I feel worried when you are late home from work

 Or the reverse way:

 When you are late home, I get scared

 When we argue in front of the kids, I feel terrible

 You don’t need to be right all the time

 If you keep insisting on being right then eventually your partner won’t want to bring up important disagreements, figuring that you’ll never really entertain their ideas anyway. And those big ones are the ones that could inspire them to leave you some day.

Just stop long enough to see how it could be correct for them. You can always follow it up, like this, “You’re right. I can see how that could make sense if you’re six feet tall, but from down here, I’m looking right at a part of that statue I don’t want to see.”

anger management manAppreciate Your Partner for Himself or Herself

Comparing your partner to other men or women in your life can belittle and create tension. Even positive comparison can leave a niggling doubt in one’s mind about what you might be really feeling.

 Start by appreciating the small things  “Thanks for remembering to buy the milk,” lets them know that you notice the little things they are doing and that you appreciate them.

 

Keep Your Focus on Today

 Have you ever had a little argument that suddenly exploded into something much bigger? One moment you’re discussing whose job it was to take the car in for an MOT and the next you’re loudly discussing how irresponsible that one of you is and how overbearing the other can be.

All of a sudden one of you starts dragging up negative situations from the past.

 Somewhere in the argument you started thinking about other times similar things had happened. You remembered how that argument hadn’t been resolved to your satisfaction. And each of those past instances added to the weight of the argument, making it snowball. It’s no longer just about that car MOT its now about ‘how this is so typical of you…”

 When you store up resentments and problems you make each one that follows bigger and more important, even though the matter at hand is relatively small. It’s a bit like the phrase, ‘the straw that broke the camel’s back”. There are two things that don’t work with this. One is that it becomes very difficult to solve the current problem with all the weight of the past behind it. The other is that you’re in an uncomfortable and unhappy state of mind and making yourself miserable.

 To avoid this problem you need to let go of your resentment over each small thing. Push it aside, or, even better, forgive your partner for being human too.

 If one of you forgets to do important things on a regular basis then you need to talk about that problem when you’re both otherwise calm, not when you’re arguing about the most recent slip-up.

Look at Your Partner Through New Eyes

A more subtle way that the past can trip you up is if you’re expecting someone to behave the same way again and again when he or she really did change. You might notice an increase in the times your partner remembers to get things done, but still make jokes about them being late, which reinforces the bad behavior instead of the good. Or maybe they’ve just been growing up without you noticing.
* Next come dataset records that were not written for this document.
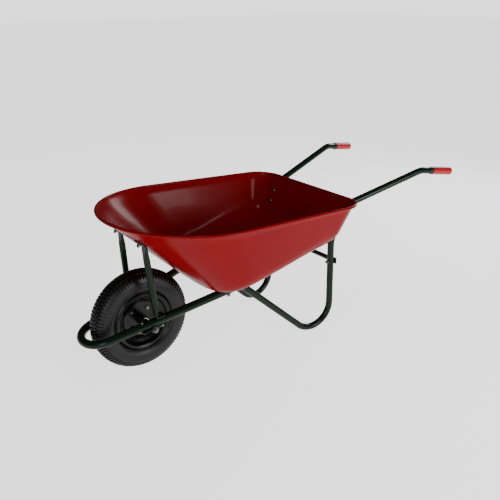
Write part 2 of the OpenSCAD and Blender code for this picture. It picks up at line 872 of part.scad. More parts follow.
// A sheet of the given thickness on the left of a path
function sheeted(path, t) = concat(path, [for (i = [len(path) - 1 : -1 : 0])
    let(a = path[max(i - 1, 0)], b = path[min(i + 1, len(path) - 1)])
    path[i] + turn_left(unit(b - a)) * t]);
rim_path = [
    [hub_od / 2 + fit, fit], [disc_r, fit], [disc_r + 10, 3], [disc_r + 22, 14],
    [bead_r - 4, 24], [bead_r - 2, rim_w / 2 - 10], [bead_r + 3, rim_w / 2 - 5],
    [rim_r - 3, rim_w / 2 - 4.5], [rim_r, rim_w / 2 - 2]
];
valve_r = disc_r + 24;
valve_turn = 205;         // place of the valve round the wheel, in degrees
module at_valve() {
    at_axle()
        rotate([0, -valve_turn, 0])
            translate([valve_r, 0, 0])
                rotate([-90, 0, 0])
                    children();
}
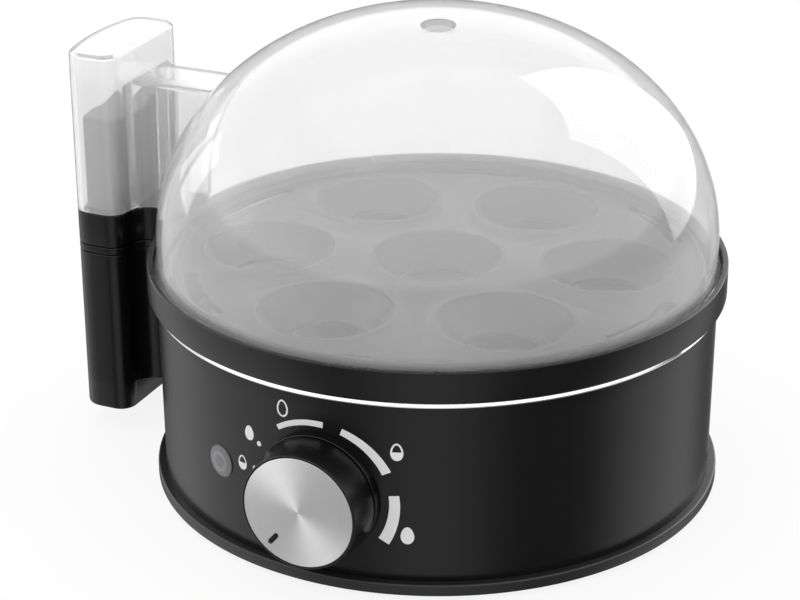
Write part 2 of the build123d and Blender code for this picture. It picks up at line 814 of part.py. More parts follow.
def make_cord_gland():
    # A bushing with a flange outside and a lip inside the wall, bored for the supply cord
    lip_face = inner_face - 0.2
    outer_face = body_top_radius + gland_flange_thickness
    flange = radial_rod(gland_flange, body_bottom_radius - 4, outer_face, 90, gland_height)
    flange = fillet(flange.edges().group_by(Axis.Y)[-1], 0.8) - body_solid(screw_clearance)
    neck = radial_rod(gland_radius, lip_face - 4, body_top_radius + 0.5, 90, gland_height)
    lip = radial_rod(gland_radius + gland_lip, lip_face - 5.5, lip_face - 1.0, 90, gland_height)
    gland = flange + neck + lip
    return gland - radial_rod(gland_bore, lip_face - 8, outer_face + 1, 90, gland_height)


def lead(points, bends):
    path = FilletPolyline(*points, radius=bends)
    section = Plane(origin=path @ 0, z_dir=path % 0) * Circle(lead_radius)
    return sweep(section, path=path)


def make_inner_leads():
    # Supply to regulator, regulator to element, element to fuse, fuse to supply
    base = foot_height + block_stand + block_height / 2 - 1
    back = -(bracket_back - regulator_depth) + lead_depth
    side = lead_spacing
    ring_path, first, last = element_path()
    low = spreader_bottom - element_bend - element_drop - pin_length - 0.05
    turn_height = low - lead_drop
    ends = []
    for angle, turn in ((first, -1), (last, 1)):
        a = radians(angle)
        x = element_ring_radius * cos(a) - turn * element_bend * sin(a)
        y = element_ring_radius * sin(a) + turn * element_bend * cos(a)
        ends.append((x, y))
    left, right = ends
    front = block_y - block_depth / 2
    leads = lead([(block_x - block_pitch, front + lead_depth, base), (block_x - block_pitch, front - lead_sweep, base),
                  (-side, -side, base + 2), (-side, back + lead_run, knob_height), (-side, back, knob_height)], 8)
    leads += lead([(side, back, knob_height), (side, back + lead_run, knob_height),
                   (side, back + 2 * lead_run, knob_height - lead_depth),
                   (right[0] - lead_depth, right[1] - lead_approach, turn_height),
                   (right[0], right[1], turn_height), (right[0], right[1], low)], 5)
    leads += lead([(block_x, front + lead_depth, base), (block_x, front - lead_run, base),
                   (left[0] + lead_run, left[1] - lead_run, turn_height),
                   (left[0], left[1], turn_height), (left[0], left[1], low)], 5)
    return leads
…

 Every so often take a mental inventory. Is something different than it used to be? Ask your partner some of the questions you asked when you were dating. Maybe the answers have changed because they can look at things from a different perspective.

 

Remember the Good Times, Past and Present

two women laughing
Remember the good times

Of course, there is a time when it’s good to focus on the past. Remembering the good times together with your partner is a way to strengthen the bond between you.

 Spend the day thinking about what your partner does well and all the things you love about them. If this is difficult, then think back to your earliest attractions and bring those memories to the front of your mind. Tell your partner a few of them. Remember that people tend to live up, or down, to your expectations and if you look for the good things, you might find more of them. So set aside the ease of seeing faults in someone you are with all the time and see the best parts instead.

 Point out something positive about your life together. Maybe you could look around and comment on how much you like the room, or how pleased you are that the two of you were able to build this house. Most anything will do as long as there is genuine happiness behind it.

 

Just Listen

 One of the simplest ways to another’s heart is to listen to them. Really listen, not just hear most of their words. It’s simple, but it’s not always easy.

These are three things you don’t do while you are listening.

 Don’t think about other things while your partner is talking. No big football game. No bills that need to get paid. You need to concentrate on what they’re saying, how they’re saying it, and what they probably mean by it. This is called being present to the situation.

Don’t interrupt your partner whilst they are talking. Make sure they’re finished what they have to say before you start talking. Exactly how you know this will depend on the person involved. Some people pause longer than others while they’re still talking or put different stops and lilts at the ends of their sentences.

 Don’t get defensive. This can be a matter of controlling your tone or of simply asking “How?” instead of “Why?” when you need more information. This may not seem like part of listening, but getting defensive usually convinces the other person that you weren’t really paying attention to what they were saying since he or she often doesn’t mean to attack.

 These are three things you want to do while you’re listening.

 Do repeat back what you are hearing in your own words. This isn’t to be patronising but rather to make sure that you understand what your partner said. If you put it in your words and they don’t agree with them, then you can both try again.

 Do listen to more than just the words. You need to pay attention to body language also. If your partner is talking to you, but standing with their arms crossed or playing with their hair or clothing, then they might be the one not paying full attention, even if you are listening carefully. You can also see signs that people have more to say than they are willing to admit.

 Do ask questions. Just make sure that they are open-ended questions, ones that don’t have a yes or no answer. They can be about feelings, possible alternatives, or what advice they can be giving you.

Make it Last

 Don’t take back the gift of an open heart and mind on February 15th. Instead give it again, and again, day after day until it is returned and the exchange of trust becomes second nature to you both.